■ **What you need to do**
Locate the line that contains "is the origin" and the line that contains "bpy.context.scene.collection.objects.link(empty)". Copy both of them exactly, together with every line between them, and no others.

■ **Data listing**
#####

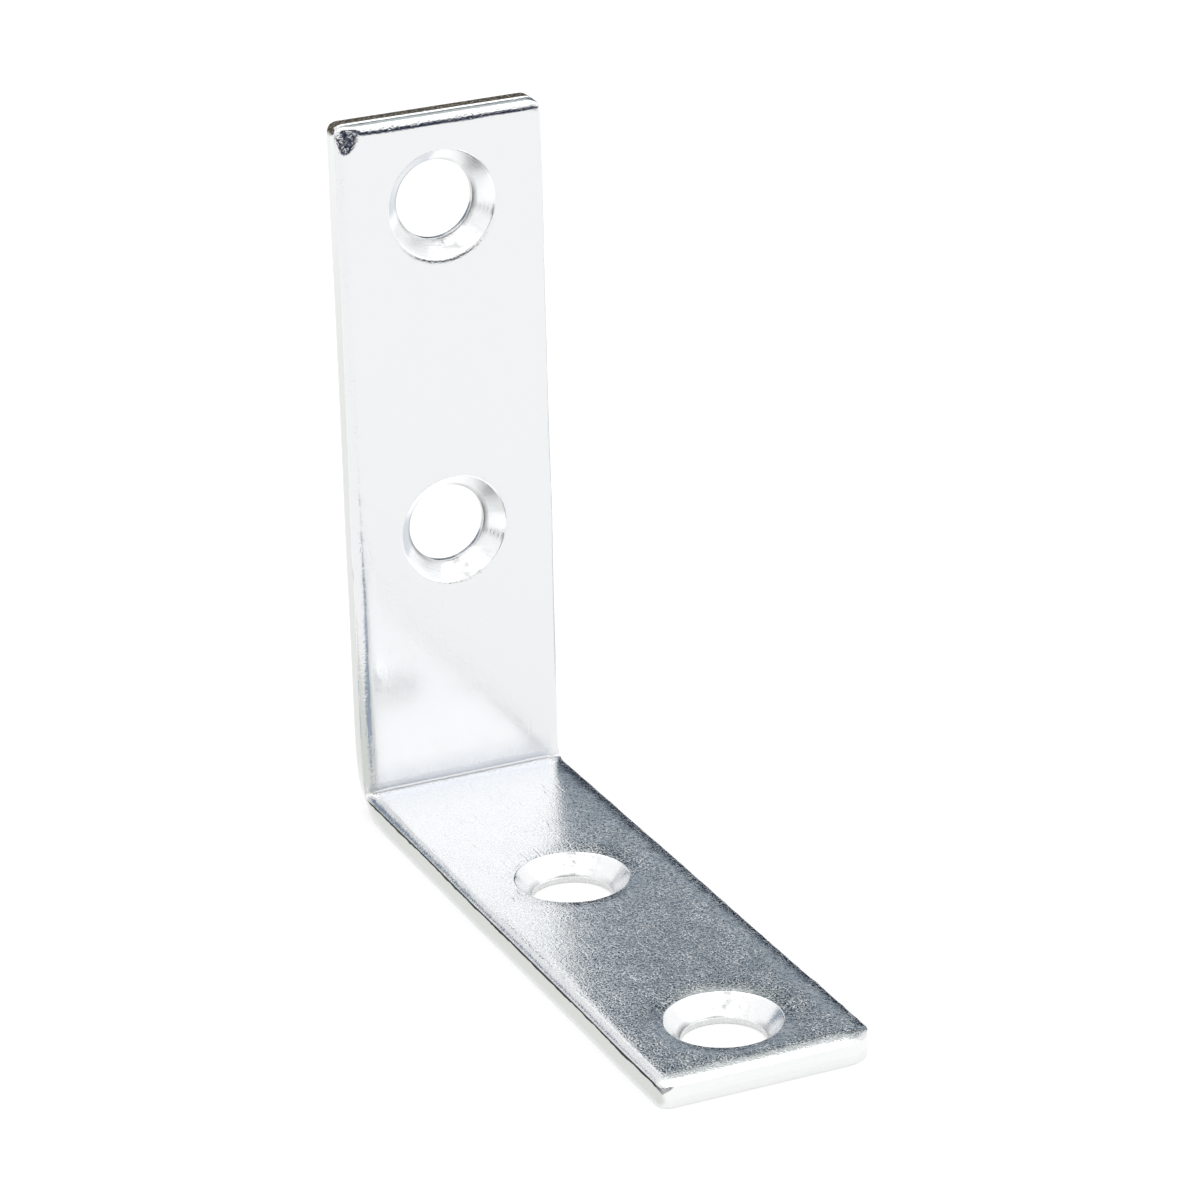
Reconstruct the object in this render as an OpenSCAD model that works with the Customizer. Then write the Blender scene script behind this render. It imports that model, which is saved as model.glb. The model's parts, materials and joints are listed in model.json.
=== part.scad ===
// Angle bracket: one steel strip, blanked, countersunk and folded to a right angle.
// The base leg lies along +X with its outer face on z = 0, the upright rises along +Z,
// and the origin is the middle of the base leg's underside.

/* [Legs] */
// Length of the base leg, measured over the back of the upright
base_leg = 51; // [40:0.5:80]
// Height of the upright leg, measured from the underside
upright_leg = 51; // [40:0.5:80]

/* [Strip] */
// Width of the steel strip
strip_w = 15; // [12:0.5:24]
// Thickness of the steel strip
strip_t = 1.9; // [1.6:0.1:3]
// Radius on the inside of the fold
fold_r = 0.7; // [0.4:0.1:2]
// How far stretching draws each side in at the outside of the fold
fold_draw = 0.35; // [0.1:0.05:0.6]

/* [Blanked edges] */
// Width of the rolled border that blanking leaves around the inner faces
roll_w = 1.2; // [0.6:0.1:1.6]
// Drop of the rolled border where it meets the wall
roll_drop = 0.3; // [0.1:0.05:0.5]
// Height of the rough break along the wall, above the outer face
break_h = 0.7; // [0.3:0.1:0.9]
// How far the rough break leans in at the outer face
break_lean = 0.06; // [0.02:0.02:0.12]
// Radius of the corners at the free end of each leg
corner_r = 0.7; // [0.3:0.1:1.5]

/* [Screw holes] */
// Diameter of the screw holes
hole_d = 5.6; // [4:0.1:6]
// Diameter of the countersinks at the inner face
sink_d = 8; // [6.6:0.1:9.6]
// Straight wall left between each countersink and the outer face
hole_land = 0.45; // [0.2:0.05:0.8]
// Distance from a leg's free end to its outer hole
end_gap = 6.5; // [5.5:0.5:9]
// Distance between the two holes of a leg
hole_pitch = 23.8; // [12:0.1:26]

/* [Hidden] */
$fn = 96;
// Flats that follow the curve of the rolled border
roll_steps = 4;
// Radius on the outside of the fold, which is also where the straight legs begin
fold_out = fold_r + strip_t;
// Overlap that carries a cutting shape clear of the face it cuts
clear = 1;

// Edge of the blank from the outer face up to the inner face: rough break, sheared wall and
// a border that falls away with the square of its nearness to the wall, at a given reach
function edge_points(reach) = [
    [reach - break_lean, 0],
    [reach, break_h],
    for (i = [0:roll_steps])
        let (u = i / roll_steps)
        [reach - roll_w * u, strip_t - roll_drop * pow(1 - u, 2)]
];

function mirrored(points) = [for (i = [len(points) - 1:-1:0]) [-points[i].x, points[i].y]];

// Cross-section of the strip, with the outer face along y = 0
module strip_section() {
    polygon(concat(edge_points(strip_w / 2), mirrored(edge_points(strip_w / 2))));
}

// The same section set out from the fold's axis, inner face nearest the axis
module fold_section() {
    turned = [for (p = edge_points(strip_w / 2)) [fold_out - p.y, p.x]];
    polygon(concat(turned, [for (i = [len(turned) - 1:-1:0]) [turned[i].x, -turned[i].y]]));
}

// All that lies inside a leg's free end, seen from the side
module end_outline(length) {
    edge = edge_points(length);
    polygon(concat(
        [[0, -clear], [edge[0].x, -clear]],
        edge,
        [[length - roll_w, strip_t + clear], [0, strip_t + clear]]
    ));
}

// Waste outside the round corner at one side of a leg's free end
module corner_waste(length) {
    translate([length - corner_r, strip_w / 2 - corner_r, -clear])
        difference() {
            cube([corner_r + clear, corner_r + clear, strip_t + 2 * clear]);
            translate([0, 0, -clear]) cylinder(r = corner_r, h = strip_t + 4 * clear);
        }
}

// Countersunk screw hole, driven from the inner face
module screw_hole() {
    sink_h = strip_t - hole_land;
    slope = (sink_d - hole_d) / 2 / sink_h;
    translate([0, 0, -clear]) cylinder(d = hole_d, h = strip_t + clear);
    translate([0, 0, hole_land])
        cylinder(d1 = hole_d, d2 = sink_d + 2 * slope * clear, h = sink_h + clear);
}

// Straight leg lying along +X from the fold to its free end
module leg(length) {
    difference() {
        intersection() {
            translate([fold_out, 0, 0])
                rotate([90, 0, 90])
                    linear_extrude(length) strip_section();
            translate([0, strip_w, 0])
                rotate([90, 0, 0])
                    linear_extrude(2 * strip_w) end_outline(length);
        }
        corner_waste(length);
        mirror([0, 1, 0]) corner_waste(length);
        for (x = [length - end_gap, length - end_gap - hole_pitch])
            translate([x, 0, 0]) screw_hole();
    }
}

// Quarter turn of the strip between the two legs
module fold() {
    translate([fold_out, 0, fold_out])
        rotate([90, 180, 0])
            rotate_extrude(angle = 90) fold_section();
}

// Wedge that the stretched outside of the fold draws away from one side
module draw_waste() {
    far = fold_out + clear;
    translate([fold_out, 0, fold_out])
        rotate([0, 135, 0])
            linear_extrude(4 * fold_out, center = true)
                polygon([
                    [fold_r, strip_w / 2],
                    [far, strip_w / 2 - fold_draw * (far - fold_r) / strip_t],
                    [far, strip_w / 2 + clear],
                    [fold_r, strip_w / 2 + clear]
                ]);
}

// The whole bracket, moved so that the base leg's middle is the origin
module angle_bracket() {
    color("silver")
        translate([-base_leg / 2, 0, 0])
            difference() {
                union() {
                    leg(base_leg);
                    mirror([1, 0, -1]) leg(upright_leg);
                    fold();
                }
                draw_waste();
                mirror([0, 1, 0]) draw_waste();
            }
}

angle_bracket();
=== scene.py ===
# Angle bracket: one strip of steel, blanked, countersunk, folded and zinc plated.
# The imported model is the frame. The strip's whole surface is worked out here as numpy grids,
# with its rolled borders, sheared walls, dished countersinks and stretched fold.
import json
import math

import bpy
import numpy as np
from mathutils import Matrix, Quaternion, Vector

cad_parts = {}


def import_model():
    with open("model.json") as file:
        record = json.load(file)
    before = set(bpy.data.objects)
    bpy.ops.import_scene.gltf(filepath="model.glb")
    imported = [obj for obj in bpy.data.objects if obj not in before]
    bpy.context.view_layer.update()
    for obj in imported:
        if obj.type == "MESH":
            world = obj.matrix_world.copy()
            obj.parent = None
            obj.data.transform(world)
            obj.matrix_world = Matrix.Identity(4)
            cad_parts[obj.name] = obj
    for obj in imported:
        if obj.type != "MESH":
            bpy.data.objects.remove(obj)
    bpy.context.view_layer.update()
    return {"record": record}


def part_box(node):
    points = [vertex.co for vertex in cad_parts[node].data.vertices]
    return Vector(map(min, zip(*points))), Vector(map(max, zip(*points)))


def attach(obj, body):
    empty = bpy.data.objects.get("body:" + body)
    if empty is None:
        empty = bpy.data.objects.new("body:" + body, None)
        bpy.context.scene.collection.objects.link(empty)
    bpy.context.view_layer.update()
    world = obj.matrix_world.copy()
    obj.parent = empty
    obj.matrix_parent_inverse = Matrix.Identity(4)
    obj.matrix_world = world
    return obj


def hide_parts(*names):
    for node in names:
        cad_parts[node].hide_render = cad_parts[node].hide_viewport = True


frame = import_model()
print("frame loaded")

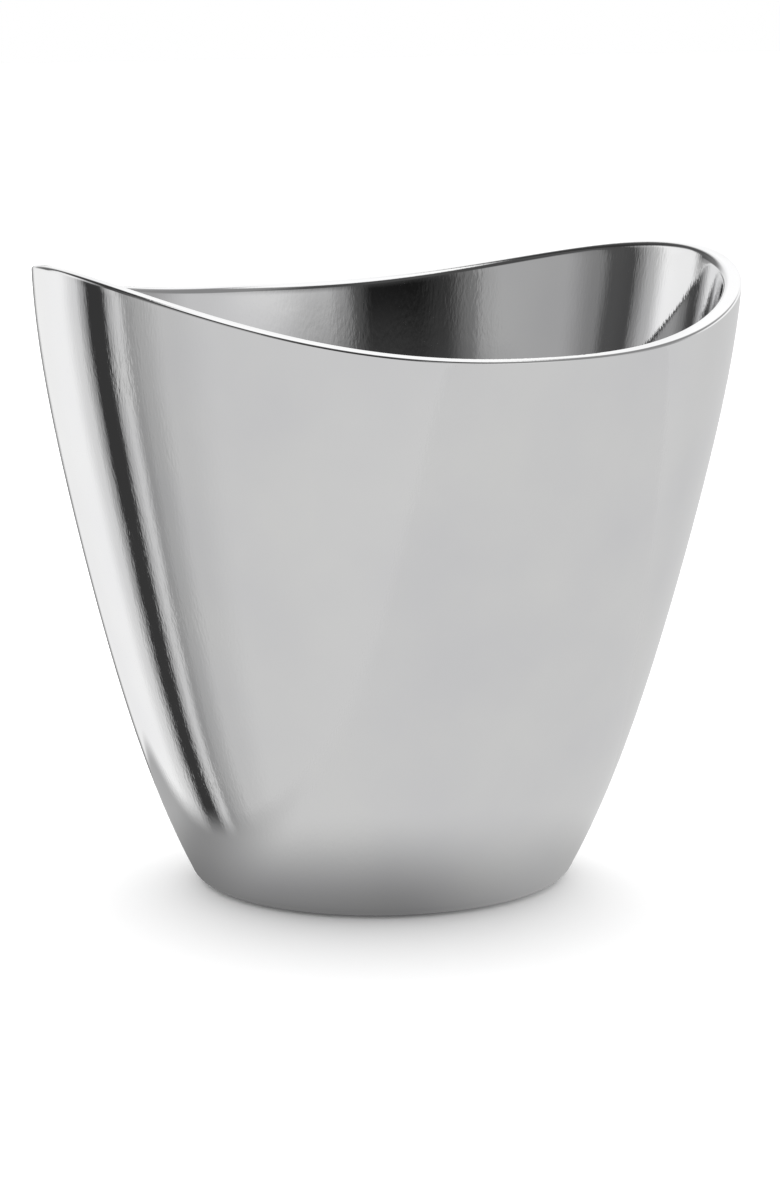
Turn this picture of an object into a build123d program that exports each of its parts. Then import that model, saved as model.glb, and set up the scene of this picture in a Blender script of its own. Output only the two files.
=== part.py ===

#####

■ **Expected output**
// The whole bracket, moved so that the base leg's middle is the origin
module angle_bracket() {
    color("silver")
        translate([-base_leg / 2, 0, 0])
            difference() {
                union() {
                    leg(base_leg);
                    mirror([1, 0, -1]) leg(upright_leg);
                    fold();
                }
                draw_waste();
                mirror([0, 1, 0]) draw_waste();
            }
}

angle_bracket();
=== scene.py ===
# Angle bracket: one strip of steel, blanked, countersunk, folded and zinc plated.
# The imported model is the frame. The strip's whole surface is worked out here as numpy grids,
# with its rolled borders, sheared walls, dished countersinks and stretched fold.
import json
import math

import bpy
import numpy as np
from mathutils import Matrix, Quaternion, Vector

cad_parts = {}


def import_model():
    with open("model.json") as file:
        record = json.load(file)
    before = set(bpy.data.objects)
    bpy.ops.import_scene.gltf(filepath="model.glb")
    imported = [obj for obj in bpy.data.objects if obj not in before]
    bpy.context.view_layer.update()
    for obj in imported:
        if obj.type == "MESH":
            world = obj.matrix_world.copy()
            obj.parent = None
            obj.data.transform(world)
            obj.matrix_world = Matrix.Identity(4)
            cad_parts[obj.name] = obj
    for obj in imported:
        if obj.type != "MESH":
            bpy.data.objects.remove(obj)
    bpy.context.view_layer.update()
    return {"record": record}


def part_box(node):
    points = [vertex.co for vertex in cad_parts[node].data.vertices]
    return Vector(map(min, zip(*points))), Vector(map(max, zip(*points)))


def attach(obj, body):
    empty = bpy.data.objects.get("body:" + body)
    if empty is None:
        empty = bpy.data.objects.new("body:" + body, None)
        bpy.context.scene.collection.objects.link(empty)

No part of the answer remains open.